Ever since writing a poem about dinosaurs in the first grade, I wanted to be a poet. As a teen, I longed to be part of the assorted writers, artists and hangers-on in 1920s Paris (mostly inspired by an adolescent misreading of Hemingway’s novel, The Sun Also Rises). Unfortunately, the Denny’s near my high school in Dunedin, Fl., made for a poor substitute for Café de Flore in Paris. The closest I came to dining with Picasso at Denny’s was sharing a meal with a man who tried to recruit me for Amway. My dream of poetry was put aside.

As for my religious journey, it included leaving the Episcopal Church for the Catholic Church later in life. I now find myself in my seventh year of teaching Sunday school and I have a daughter who serves at Mass. 

God’s providence led me to Catholicism. It also brought me to the University of Saint Thomas when, in the spring of 2021, I decided I needed to find a (mostly online) MFA program. Before I found St. Thomas, it had not occurred to me that I might have something to say as a specifically “Catholic writer.” However, once that possibility was laid out before me, it seemed both obvious and necessary that my Catholicism might give me something to say.

Starting at the school, I had some initial fears about writing academic papers again, but I found it rather easy to get into the swing of things. I was used to managing my daughter’s school, homework, soccer, ballet, piano, K-pop dance and friend visits. So, with the support of an understanding spouse, I added graduate classes and coursework to my weekly calendar. 

Once per week, per class, we would gather on Zoom, open with a prayer and then make our way into the subject at hand: a discussion of submitted poems in workshops, or the readings in seminars. Sometimes professors’ young children would sit next to them, or students would have children on their laps. 

Each week my own child would sit on my lap and listen in during the first hour. She would also come in to say good night before bed. One day, a professor noted that my daughter had better attendance than many of the actual students. She took his comment very seriously. During my first two-week in-person residency at St.

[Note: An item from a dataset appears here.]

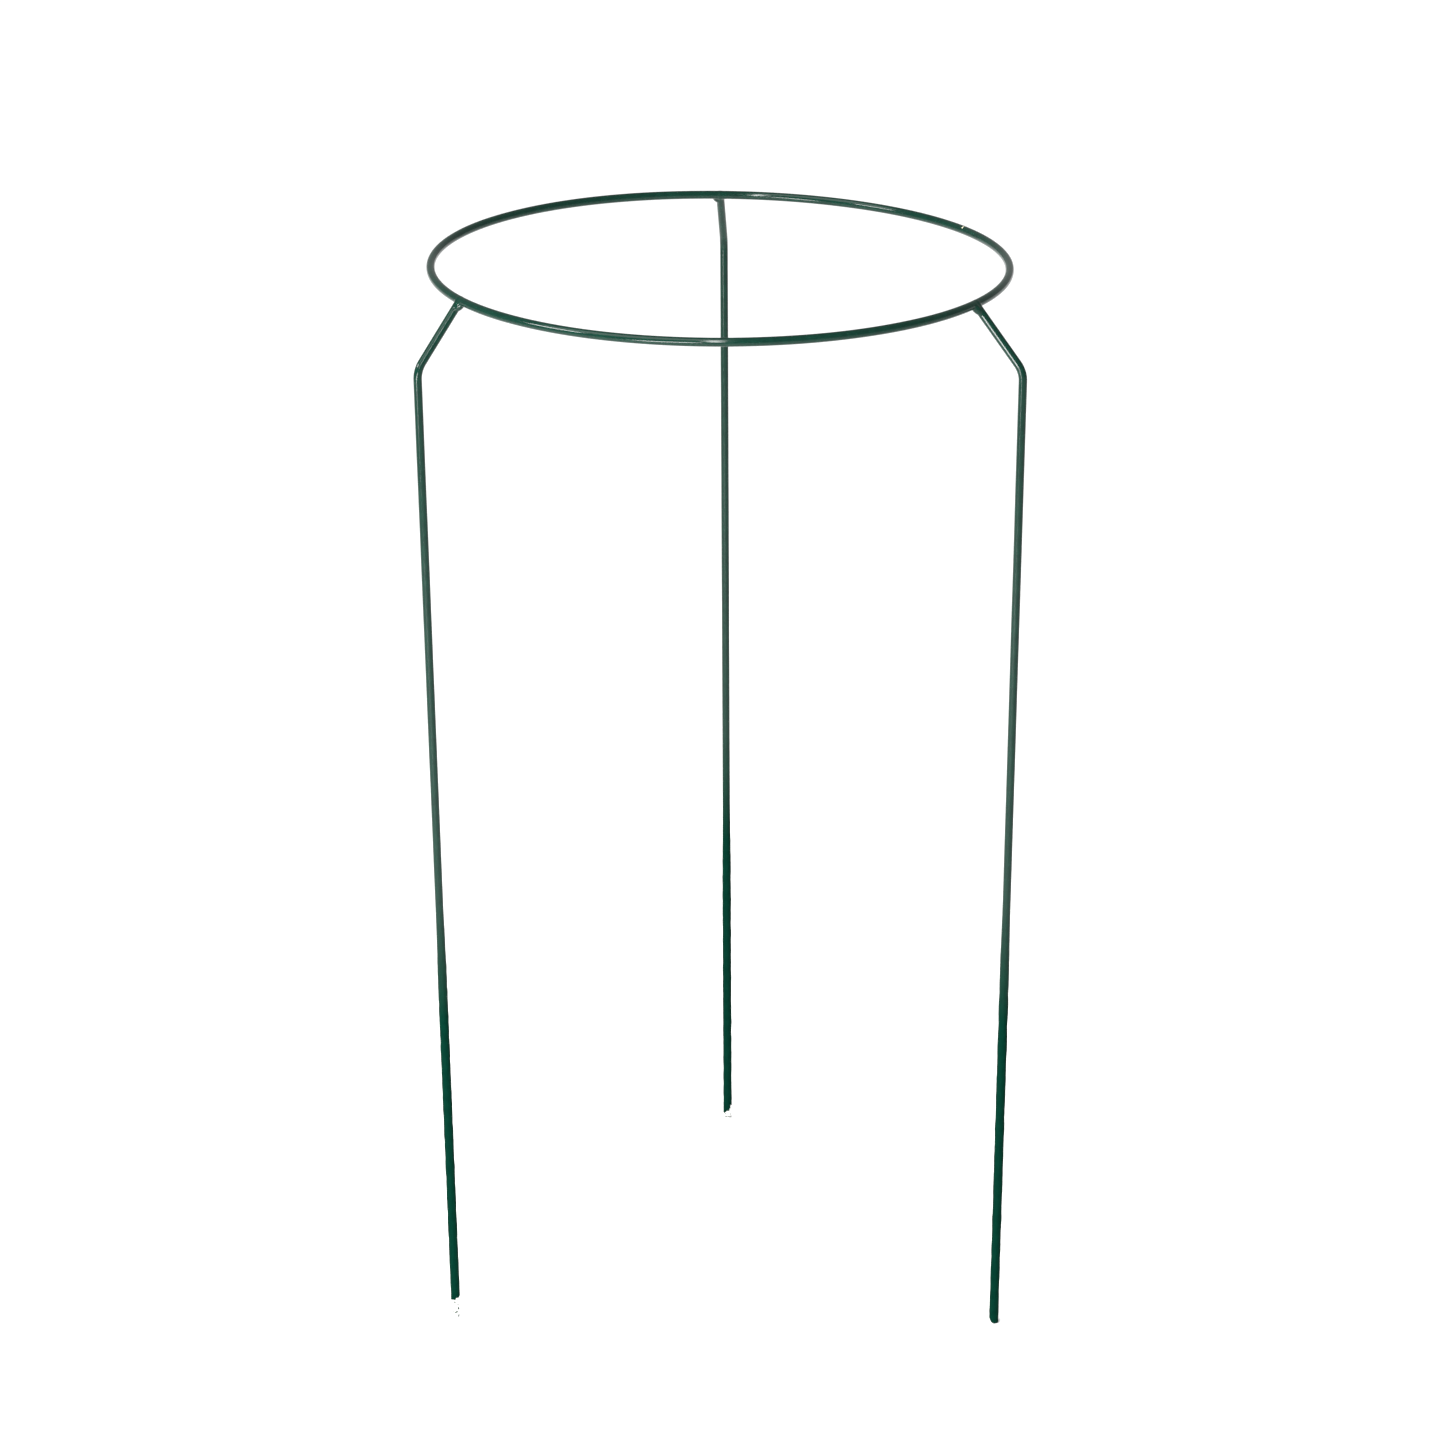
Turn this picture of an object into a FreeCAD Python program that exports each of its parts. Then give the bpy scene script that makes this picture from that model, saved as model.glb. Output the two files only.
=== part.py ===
import FreeCAD, Part
import math
import os
import Sketcher
from FreeCAD import Placement, Rotation, Vector

# Round plant support: one ring of plastic-coated steel wire, welded to three cranked stake legs of
# the same wire. Frame: +Z up, origin on the ring's axis at the level of the feet, back leg at +Y.
# Everything is in millimetres and degrees.

# ---------------------------------------------------------------- driving dimensions
DIMENSIONS = [
    ("overall_height", 750.0, "feet to the top of the ring"),
    ("ring_outer_dia", 400.0, "over the coating"),
    ("ring_wire_radius", 2.55, "bare steel of the ring"),
    ("ring_coat_radius", 2.95, "outside of the coating on the ring"),
    ("wire_radius", 2.5, "bare steel of the legs"),
    ("coat_radius", 2.88, "outside of the coating on the upper legs"),
    ("dip_radius", 3.35, "outside of the heavier coating on the lower legs"),
    ("dip_taper", 60.0, "length over which the coating thickens"),
    ("bend_reach", 231.0, "axis to the corner where crank and stake centrelines meet"),
    ("bend_drop", 42.65, "ring centreline down to that corner"),
    ("bend_radius", 18.0, "wire centreline at the bend"),
    ("foot_reach", 222.3, "axis to the stake centreline at the ground"),
    ("sink_gap", 0.9, "end of the leg wire to the ring's centreline, where it is welded in"),
    ("overrun", 6.0, "stake length drawn past the ground before the tip is cut"),
    ("tip_angle", 48.0, "slope of the sheared tip from the horizontal"),
    ("tip_land", 1.6, "width of steel left flat at the point of the tip"),
    ("cap_shift", 0.9, "coating over the sheared face of a coated tip, measured on the ground"),
    ("butt_azimuth", 32.5, "where the ring's two ends meet"),
    ("butt_angle", 0.58, "weld between the ring's ends, as an angle of the ring"),
    ("nick_length", 2.2, "chip in the coating over that weld, along the wire"),
    ("nick_floor", 0.5, "lowest level of the chip above the ring's centreline"),
    ("nick_inset", 2.3, "how far the chip reaches inward past the ring's centreline"),
    ("bead_side_shift", 2.7, "weld bead's centre, beside the leg's centreline"),
    ("bead_down_shift", 3.5, "weld bead's centre, down the leg from the ring's centreline"),
    ("bead_lean", 30.0, "slant of the bead's long axis from the leg"),
    ("bead_half_depth", 2.4, "bead's half thickness across the two wires"),
    ("coat_over_bead", 0.35, "coating on the bead"),
]

# Each leg: azimuth of its joint, how far the leg is turned there from pointing straight outward, side
# of the leg that its weld bead is on (counter-clockwise round the ring is +1), bead half length and
# half width, top of the heavier coating, length of bare steel at the tip. The legs are welded on by
# hand: they are about 120 degrees apart and each is a little turned.
LEG_CELLS = ("azimuth", "turn", "bead_side", "bead_half_length", "bead_half_width", "dip_height", "bare_tip")
LEGS = {
    "back": (92.0, -5.2, 1, 4.6, 2.3, 262.0, 8.0),
    "left": (208.8, 5.3, 1, 4.8, 2.5, 318.0, 15.0),
    "right": (328.2, 10.4, -1, 5.4, 2.5, 328.0, 0.0),
}

doc = FreeCAD.newDocument("plant_support")
sheet = doc.addObject("Spreadsheet::Sheet", "dims")
size = {}


def add_cell(alias, value, note):
    row = len(size) + 1
    sheet.set(f"A{row}", alias)
    sheet.set(f"B{row}", str(value))
    sheet.set(f"C{row}", note)
    sheet.setAlias(f"B{row}", alias)
    size[alias] = value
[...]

Thomas, my daughter wanted me to put her on a Facetime call with him once a day from back home, so that she could be marked “present.” 

The in-person residencies, taking place during the summer, are encouraged but not required for graduation. They take place in the Texas heat, on the concrete heat sinks of Houston. They are the chance to meet in person the people you’ve only seen mediated by screens. Friendships are strengthened over conversation, practical jokes and alcohol (we are still, after all, college students). 

At that first day of the residency, almost all of us attended a special Mass at the university’s chapel. Most of us gathered there for the Sunday morning services, too, as well as slipping away for private prayer, daily Mass and confession.

I was inspired by the program to write poems about my faith and the church, something I had not done before. I also combined my professional life with my writing life during my time in the program. Among other things, I took on a volunteer social media role with the Catholic literary journal Dappled Things.

The program’s poetry track places a great emphasis on form; free verse is recognized as having some value but is generally viewed with some institutional suspicion. I am told that this is very different from most M.F.A. programs. Besides being an aesthetic preference, it also reflects the program’s focus on tradition, including traditional forms. The first course that poets are expected to take goes through iambic pentameter, epigrams, sonnets and so on. All the poetry we wrote for that course was expected to be metrical and usually rhymed.

A few of us dived eagerly into it, playing with rare and intricate forms and developing a sharp ear for meter. Though that will never be my path, it helped me discover a joy in writing poems with a loose iambic pentameter (though I rarely use rhyme, unless a particular poem feels like it demands it).

The seminar courses covered philosophers like Plato, Augustine and Aquinas and poet-critics like Yvor Winters, T.S. Eliot and Sir Philip Sidney. The papers we wrote on literature were not strictly academic. They tended to aim toward—for lack of a better word—a kind of highbrow public consumption. 

Like that teenage boy in that Denny’s in suburban Florida, I still want to be part of some movement that produces work that people will want to read 10, 20, 30, 100 years after it was written. The difference between me and the boy I used to be is that now I also want strong, diverse Catholic voices in that movement. 

I began my search for an MFA program because I wanted to fulfill the first obligation of any writer: to write well. I also took the step to join a program that asked, Can I put my faith at the center of my writing? I believe that the Catholic Church offers the best path towards true human flourishing. Though not everything I write will be, strictly speaking, religious, I now feel challenged to express my faith through my creative endeavors. For this, I give significant credit to my teachers and mentors at St. Thomas. 

And maybe, some day, I can call myself part of a renaissance.